É uma sensação inusitada. As mãos suam dentro das luvas de vinil e as têmporas vibram um tom acima do normal. De dentro de duas saem a “Planta da Villa de S. Joze que novamente se erige na margem oriental do rio Tabiquary (sic)” e o “Projecto para o Forte do Paso do Rio Tibiquary”. O papel amarelado, algumas marcas, letras manuscritas, o desgaste implacável do tempo, os traços precisos e refinados ali, ao seu inteiro dispor, em um quartel no Rio de Janeiro. Por onde passaram em um quarto de milênio? Quantos taquarienses um dia tiveram essas duas folha de papel em suas mãos? O que se sabe exatamente de tudo isso?

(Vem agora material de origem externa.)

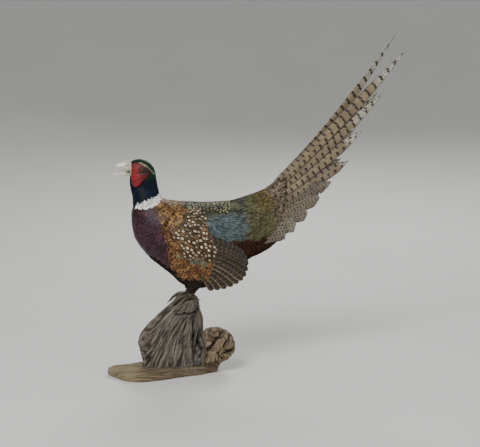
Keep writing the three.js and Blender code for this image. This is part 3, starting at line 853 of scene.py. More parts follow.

O exército não dispõe de estrutura para a digitalização e a remoção das obras das dependências do AHE nem se cogita. Resta a possibilidade de fotografar e manusear o fantástico material, virar do avesso, tentar entender cada minúcia antes que a sensação única que esse contato permite se perca nos desvãos da memória, nos minutos que restam até o encerramento do horário de consulta.

A Planta da Villa tem 39,5 x 27,5 cm e está emoldurada como um quadro, em um paspatur azul de papel grosso, sem que se veja seu verso. O subtítulo já desperta uma curiosidade que se prevê insaciável. Como assim, “que novamente se erige”? A cidade alta e planejada se contrapunha à ocupação espontânea que teve início junto à foz do arroio Tinguité?

A planta mostra um pedaço da cidade que qualquer um que a conheça identifica à primeira vista. A igreja, a praça e o traçado ortogonal das ruas do entorno, embora se perceba que os povoadores não tomaram a planta ao pé da letra. Há uma estreita “rua para serventia dos quintais” nos fundos da primeira linha de casas perpendiculares à praça que provavelmente foi incorporada aos terrenos ali implantados. Estão também indicadas as “cazas para o vigário” e as “cazas para câmara quando a houver”, uma de cada lado da igreja. Uma cidade nascendo antes mesmo de ter o poder legislativo constituído, antes ainda da Revolução Francesa e da popularização da ideia de separação dos poderes.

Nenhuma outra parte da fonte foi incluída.